Van Diemen hadn’t given up. In 1658 other boats sailed along the coast both searching for survivors and mapping this unknown continent. Traces were found of the folk from the Vergulde Draeck on the beach in the vicinity of the wreck and some ships claimed to have seen signs of cultivated crops. During one such foray along the South Land, that same Abraham Leeman and a crew of thirteen men became stranded in a violent storm on one of the islands scattered not far off shore along the WA coast. The ship they’d been on, the Waeckende Boei, sailed off without them. They had been marooned.

So Leeman did the trip again. Yes, that’s right. He sailed up along the coast and across the sea to Java in a small boat. This time, the trip took three weeks. Truly a most remarkable man.

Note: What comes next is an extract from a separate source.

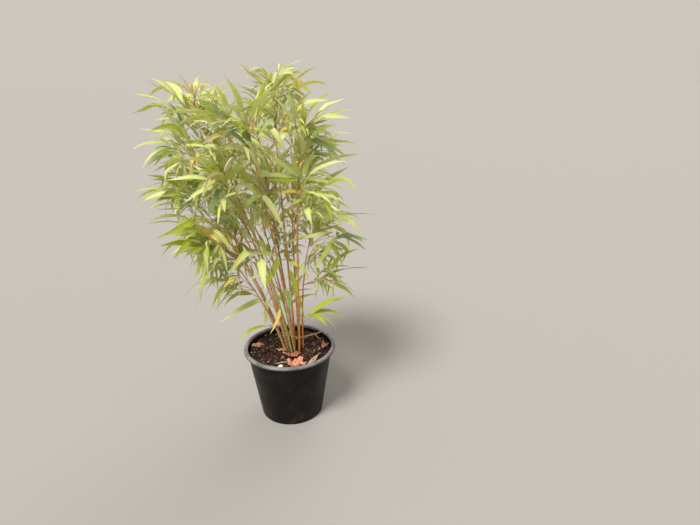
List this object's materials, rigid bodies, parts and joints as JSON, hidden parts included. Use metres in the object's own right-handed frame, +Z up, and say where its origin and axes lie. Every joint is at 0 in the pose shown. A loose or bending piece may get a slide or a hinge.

What happened to the survivors of the Vergulde Draeck remains a mystery.


 


Comments

M.M. Bennetts

Tue, 02 Feb 2010 12:27:52 am

Whoa! It's such a remarkable story and so revealing--their devotion to finding their fellowmen in such impossible circumstances and with only the crudest of technology to help them, but also their conviction that they could master these wholly unyielding elements, the ocean and this unknown land. We send our chaps into space--but they have every provision we can think to send with them. These men had open boats, a rudder, some oars and a compass. As we say hereabouts over stories like this: "We don't know we've been born..."

 

M Howard Morgan

Tue, 02 Feb 2010 7:52:00 am

Probably as long as I remember - and there are many years to reflect back over - I have been absorbed by stories of maritime courage, endurance, skill and sheer bloody-mindedness by mariners through the ages. As MMB has mentioned, the 'technology' of the time was crude in the extreme, yet these men found their way. The Dutch led that way across the oceans (although we now know the Chinese did far more than we ever knew) and carved routes across the globe for others to follow. An excellent tale, G and I commend your commitment to research of this interesting period.

 

Sat, 06 Feb 2010 5:44:16 am

Fascinating that, despite the perils of sea travel, so many still attempted it.